Step 2: Identify Patterns (20 minutes)

Review your brainstorming and identify:

  • Recurring themes and ideas
  • Your strongest convictions
  • Points where your views differ from mainstream
  • Principles that guide your best decisions

Step 3: Draft Statement (1 hour)

Write 300-500 words addressing:

  • Purpose: Why you create (1-2 sentences)
  • Vision: What you're working toward (2-3 sentences)
  • Values: Core principles guiding your work (3-5 points)
  • Approach: How you create (2-3 sentences)
  • Impact: What you hope to achieve (1-2 sentences)

Step 4: Refine and Test (ongoing)

Over the next month:

  • Revise for clarity and authenticity
  • Test against real creative decisions: Does it provide useful guidance?
  • Share with trusted colleagues for feedback
  • Adjust as your understanding deepens
  • Use it: Refer to it when making difficult artistic choices

💡 Philosophy Statement Tips

  • Be specific: Avoid generic statements that could apply to anyone
  • Be honest: Write what you actually believe, not what sounds impressive
  • Be practical: Philosophy should guide decisions, not just sound good
  • Be concise: Long statements get ignored; impactful ones get remembered
  • Be flexible: Philosophy evolves with experience—revisit annually

Philosophy in Practice: Decision-Making Framework

A useful philosophy provides practical guidance for common creative dilemmas:

🎯 Philosophy-Guided Decision Making

Dilemma: Client asks for changes that compromise your vision

Philosophy question: Does this change violate non-negotiable principles? If yes, push back or decline. If no, adapt while maintaining core integrity.

Dilemma: Should you follow a trending style to gain visibility?

Philosophy question: Is this trend aligned with your authentic interests? Can you explore it while maintaining your voice? If purely strategic, probably avoid.

Dilemma: Struggling with a piece—push through or start over?

Philosophy question: Is the struggle teaching you something valuable? Or are you forcing something that doesn't work? Your philosophy on creative friction guides this.

Dilemma: Personal work vs commercial projects—time allocation?

Philosophy question: What balance serves your long-term vision? Your philosophy on art/commerce balance provides the answer.

Dilemma: Opportunity outside your established style?

Philosophy question: Does this expand your vision or distract from it? Your philosophy on growth vs consistency guides this.

🎯 Portfolio Differentiation Strategies

In competitive professional markets, differentiation isn't optional—it's essential for survival.
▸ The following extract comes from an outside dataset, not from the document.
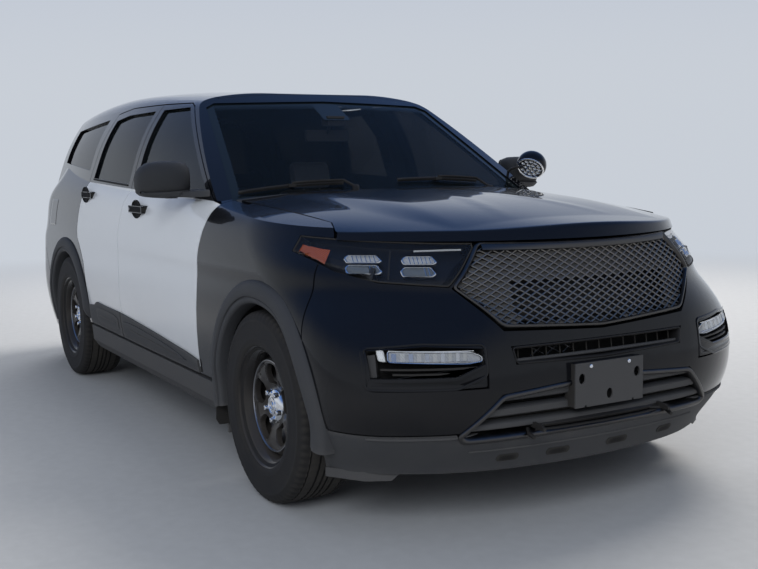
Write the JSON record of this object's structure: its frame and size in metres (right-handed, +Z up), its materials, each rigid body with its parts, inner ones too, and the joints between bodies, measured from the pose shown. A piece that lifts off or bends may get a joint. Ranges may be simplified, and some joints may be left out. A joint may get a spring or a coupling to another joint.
{
  "type": "police sport utility vehicle",
  "caption": "Full-size police SUV with white doors on a black body, steel wheels, spotlight, opening doors, bonnet and tailgate, steering and turning wheels.",
  "frame": {"origin": "on the ground under the middle of the body's length and width", "axes": "+X forward to the nose, +Y to the vehicle's left, +Z up"},
  "size_m": [5.0721, 2.27, 1.765],
  "materials": {
    "black_paint": "deep black gloss paint",
    "white_paint": "white gloss paint over black lower mouldings",
    "tinted_glass": "tinted safety glass",
    "lamp_lens": "clear moulded lens over dark reflectors",
    "red_lens": "red moulded lens",
    "textured_plastic": "grained dark grey plastic",
    "seat_fabric": "dark woven seat cloth",
    "lamp_shell": "black shell with a bright rim",
    "steel": "coated sheet steel",
    "castings": "rough castings",
    "wheel_paint": "black painted steel wheel",
    "tyre": "black tyre rubber"
  },
  "bodies": {
    "shell": {"arch_flares": "textured_plastic", "body_side_left": "black_paint", "body_side_right": "black_paint", "crossbar": "wheel_paint", "dashboard": "textured_plastic", "engine_block": "castings", "exhaust": "steel", "floor_pan": "steel", "front_bumper": "black_paint", "front_fenders": "black_paint", "front_subframe": "steel", "front_valance": "textured_plastic", "grille": "textured_plastic", "headlamps": "lamp_lens", "load_panel": "steel", "lower_intake": "textured_plastic", "plate_bracket": "textured_plastic", "quarter_glass": "tinted_glass", "radiator": "castings", "rear_bumper": "black_paint", "rear_subframe": "steel", "roof_panel": "black_paint", "running_lamps": "lamp_lens", "seats": "seat_fabric", "sill_cladding": "textured_plastic", "tail_lamps": "red_lens", "wheel_wells": "textured_plastic", "windscreen": "tinted_glass"},
    "bonnet": {"bonnet": "black_paint"},
    "tailgate": {"tailgate": "black_paint", "tailgate_glass": "tinted_glass"},
    "fuel_flap": {"fuel_flap": "black_paint"},
    "steering_wheel": {"steering_wheel": "textured_plastic"},
    "spotlight": {"spotlight": "lamp_shell"},
    "front_door_left": {"front_door_left": "white_paint", "front_door_glass_left": "tinted_glass", "mirror_left": "textured_plastic"},
    "rear_door_left": {"rear_door_left": "white_paint", "rear_door_glass_left": "tinted_glass"},
    "front_knuckle_left": {"front_knuckle_left": "castings"},
    "front_door_right": {"front_door_right": "white_paint", "front_door_glass_right": "tinted_glass", "mirror_right": "textured_plastic"},
    "rear_door_right": {"rear_door_right": "white_paint", "rear_door_glass_right": "tinted_glass"},
    "front_knuckle_right": {"front_knuckle_right": "castings"},
    "wheel_front_left": {"rim_front_left": "wheel_paint", "tyre_front_left": "tyre"},
    "wheel_front_right": {"rim_front_right": "wheel_paint", "tyre_front_right": "tyre"},
    "wheel_rear_left": {"rim_rear_left": "wheel_paint", "tyre_rear_left": "tyre"},
    "wheel_rear_right": {"rim_rear_right": "wheel_paint", "tyre_rear_right": "tyre"}
  },
  "joints": [
    {"name": "bonnet_hinge", "type": "hinge", "parent": "shell", "child": "bonnet", "pos_m": [1.03, 0, 1.174], "axis": [0, -1, 0], "range_deg": [0, 50]},
    {"name": "tailgate_hinge", "type": "hinge", "parent": "shell", "child": "tailgate", "pos_m": [-2.11, 0, 1.708], "axis": [0, 1, 0], "range_deg": [0, 80]},
    {"name": "fuel_flap_hinge", "type": "hinge", "parent": "shell", "child": "fuel_flap", "pos_m": [-1.683, 0.992, 1.03], "axis": [0, 0, -1], "range_deg": [0, 80]},
    {"name": "front_door_left_hinge", "type": "hinge", "parent": "shell", "child": "front_door_left", "pos_m": [0.94, 0.99, 0.8], "axis": [0, 0, -1], "range_deg": [0, 65]},
    {"name": "rear_door_left_hinge", "type": "hinge", "parent": "shell", "child": "rear_door_left", "pos_m": [-0.248, 0.99, 0.8], "axis": [0, 0, -1], "range_deg": [0, 68]},
    {"name": "front_door_right_hinge", "type": "hinge", "parent": "shell", "child": "front_door_right", "pos_m": [0.94, -0.99, 0.8], "axis": [0, 0, 1], "range_deg": [0, 65]},
    {"name": "rear_door_right_hinge", "type": "hinge", "parent": "shell", "child": "rear_door_right", "pos_m": [-0.248, -0.99, 0.8], "axis": [0, 0, 1], "range_deg": [0, 68]},
    {"name": "steer_left", "type": "hinge", "parent": "shell", "child": "front_knuckle_left", "pos_m": [1.63, 0.8, 0.3815], "axis": [0, 0, 1], "range_deg": [-34, 34]},
    {"name": "steer_right", "type": "hinge", "parent": "shell", "child": "front_knuckle_right", "pos_m": [1.63, -0.8, 0.3815], "axis": [0, 0, 1], "range_deg": [-34, 34]},
    {"name": "front_wheel_left_spin", "type": "hinge", "parent": "front_knuckle_left", "child": "wheel_front_left", "pos_m": [1.63, 0.8495, 0.3815], "axis": [0, 1, 0], "continuous": true},
    {"name": "rear_wheel_left_spin", "type": "hinge", "parent": "shell", "child": "wheel_rear_left", "pos_m": [-1.395, 0.8495, 0.3815], "axis": [0, 1, 0], "continuous": true},
    {"name": "front_wheel_right_spin", "type": "hinge", "parent": "front_knuckle_right", "child": "wheel_front_right", "pos_m": [1.63, -0.8495, 0.3815], "axis": [0, 1, 0], "continuous": true},
    {"name": "rear_wheel_right_spin", "type": "hinge", "parent": "shell", "child": "wheel_rear_right", "pos_m": [-1.395, -0.8495, 0.3815], "axis": [0, 1, 0], "continuous": true},
    {"name": "steering_wheel_turn", "type": "hinge", "parent": "shell", "child": "steering_wheel", "pos_m": [0.43, 0.38, 0.96], "axis": [-0.9063, 0, 0.4226], "range_deg": [-480, 480]},
    {"name": "spotlight_turn", "type": "hinge", "parent": "shell", "child": "spotlight", "pos_m": [0.877, 0.95, 1.291], "axis": [0, 1, 0], "range_deg": [-60, 60]}
  ],
  "couplings": [
    {"joint": "steer_right", "follows": "steer_left", "ratio": 1},
    {"joint": "steering_wheel_turn", "follows": "steer_left", "ratio": 14}
  ]
}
Your portfolio must communicate not just technical competence but distinctive value that justifies choosing you over countless equally skilled competitors.

Understanding Portfolio Positioning

Portfolio differentiation operates on multiple levels simultaneously:

🎨 Differentiation Dimensions

Technical Differentiation: Distinctive technical capabilities others lack

  • Signature techniques or methods
  • Unusual skill combinations (3D + 2D, traditional + digital)
  • Speed without quality compromise
  • Specific rendering excellence (materials, lighting, atmosphere)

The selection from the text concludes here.